*** SUPPLIED ENTRIES ***
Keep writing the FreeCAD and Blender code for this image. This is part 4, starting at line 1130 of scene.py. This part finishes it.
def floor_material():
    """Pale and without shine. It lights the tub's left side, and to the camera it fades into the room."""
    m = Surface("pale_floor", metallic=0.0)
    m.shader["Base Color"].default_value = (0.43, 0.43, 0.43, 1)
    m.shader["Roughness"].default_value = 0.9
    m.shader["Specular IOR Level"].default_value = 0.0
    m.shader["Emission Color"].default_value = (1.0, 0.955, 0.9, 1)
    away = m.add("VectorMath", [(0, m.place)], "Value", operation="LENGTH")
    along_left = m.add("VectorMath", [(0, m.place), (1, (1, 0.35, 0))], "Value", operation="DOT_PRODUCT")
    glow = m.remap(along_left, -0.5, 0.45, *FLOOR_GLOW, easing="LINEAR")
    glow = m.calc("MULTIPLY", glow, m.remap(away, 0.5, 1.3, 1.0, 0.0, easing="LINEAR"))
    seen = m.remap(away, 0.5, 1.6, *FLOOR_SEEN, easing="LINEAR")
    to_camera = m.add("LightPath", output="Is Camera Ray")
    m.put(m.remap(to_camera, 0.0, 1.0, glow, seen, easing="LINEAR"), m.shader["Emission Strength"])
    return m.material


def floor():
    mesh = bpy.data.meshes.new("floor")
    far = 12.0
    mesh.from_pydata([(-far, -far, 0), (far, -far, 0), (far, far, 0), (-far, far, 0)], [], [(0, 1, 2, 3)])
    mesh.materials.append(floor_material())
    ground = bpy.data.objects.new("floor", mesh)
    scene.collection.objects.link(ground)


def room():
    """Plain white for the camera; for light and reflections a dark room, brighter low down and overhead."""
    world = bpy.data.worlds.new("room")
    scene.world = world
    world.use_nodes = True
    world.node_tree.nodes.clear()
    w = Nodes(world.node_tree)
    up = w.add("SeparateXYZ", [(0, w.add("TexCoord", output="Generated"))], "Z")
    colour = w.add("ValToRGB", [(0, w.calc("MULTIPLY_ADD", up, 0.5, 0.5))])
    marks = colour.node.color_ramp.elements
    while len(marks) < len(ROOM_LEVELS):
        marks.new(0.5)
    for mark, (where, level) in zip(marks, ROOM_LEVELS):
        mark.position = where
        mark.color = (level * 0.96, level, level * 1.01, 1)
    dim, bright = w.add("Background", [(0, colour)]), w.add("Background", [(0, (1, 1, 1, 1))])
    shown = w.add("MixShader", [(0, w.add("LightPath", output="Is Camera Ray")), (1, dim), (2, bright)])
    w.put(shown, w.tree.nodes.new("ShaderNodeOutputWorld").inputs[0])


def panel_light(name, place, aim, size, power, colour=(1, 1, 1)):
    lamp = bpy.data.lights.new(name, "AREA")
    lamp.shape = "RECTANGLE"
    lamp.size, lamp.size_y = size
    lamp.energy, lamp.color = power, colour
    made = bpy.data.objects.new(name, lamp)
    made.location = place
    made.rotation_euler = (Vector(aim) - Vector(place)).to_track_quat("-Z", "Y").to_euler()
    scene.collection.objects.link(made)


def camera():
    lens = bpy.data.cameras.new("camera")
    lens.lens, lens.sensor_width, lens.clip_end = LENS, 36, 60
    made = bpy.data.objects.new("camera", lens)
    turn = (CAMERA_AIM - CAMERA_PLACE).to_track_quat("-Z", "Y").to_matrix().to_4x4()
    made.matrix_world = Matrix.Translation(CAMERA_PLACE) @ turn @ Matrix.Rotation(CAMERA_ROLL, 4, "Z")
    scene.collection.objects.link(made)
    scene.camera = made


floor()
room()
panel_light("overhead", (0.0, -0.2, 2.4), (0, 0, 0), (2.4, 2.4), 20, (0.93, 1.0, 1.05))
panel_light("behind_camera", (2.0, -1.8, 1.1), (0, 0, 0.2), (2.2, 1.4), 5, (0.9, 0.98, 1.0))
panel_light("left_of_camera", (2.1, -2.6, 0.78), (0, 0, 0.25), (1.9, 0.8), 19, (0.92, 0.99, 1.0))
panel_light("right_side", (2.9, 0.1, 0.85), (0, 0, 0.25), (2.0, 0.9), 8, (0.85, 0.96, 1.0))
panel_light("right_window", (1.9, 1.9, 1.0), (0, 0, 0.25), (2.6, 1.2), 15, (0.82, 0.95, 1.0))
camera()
***
*** SUPPLIED ENTRIES ***
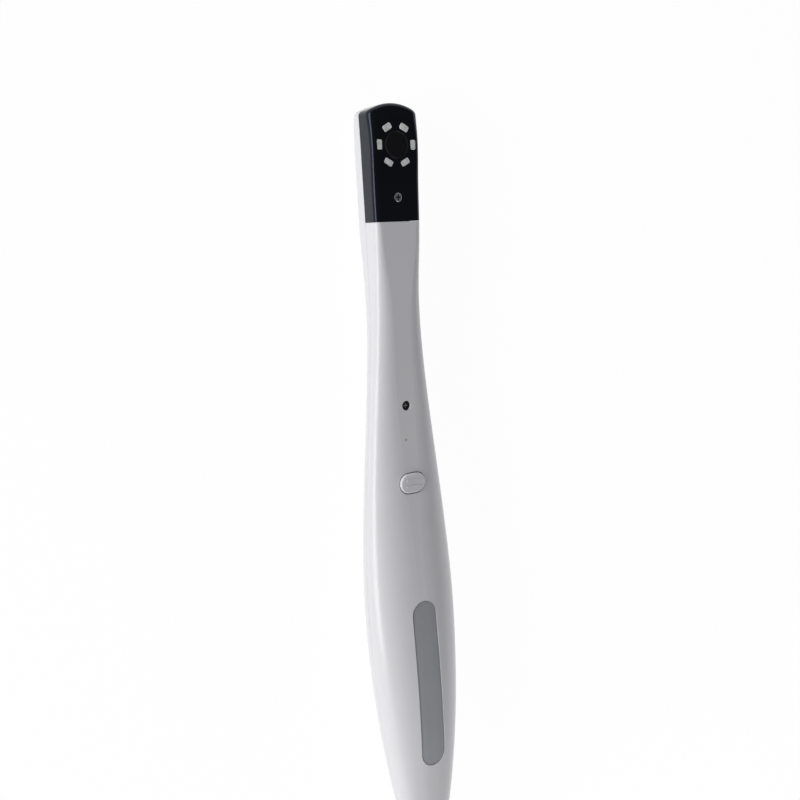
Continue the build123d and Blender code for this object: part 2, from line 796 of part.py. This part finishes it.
***
GOAL » List all lines above in which the string "scene" appears.

ANSWER TO THE EXERCISE »
Keep writing the FreeCAD and Blender code for this image. This is part 4, starting at line 1130 of scene.py. This part finishes it.
    scene.collection.objects.link(ground)
    scene.world = world
    scene.collection.objects.link(made)
    scene.collection.objects.link(made)
    scene.camera = made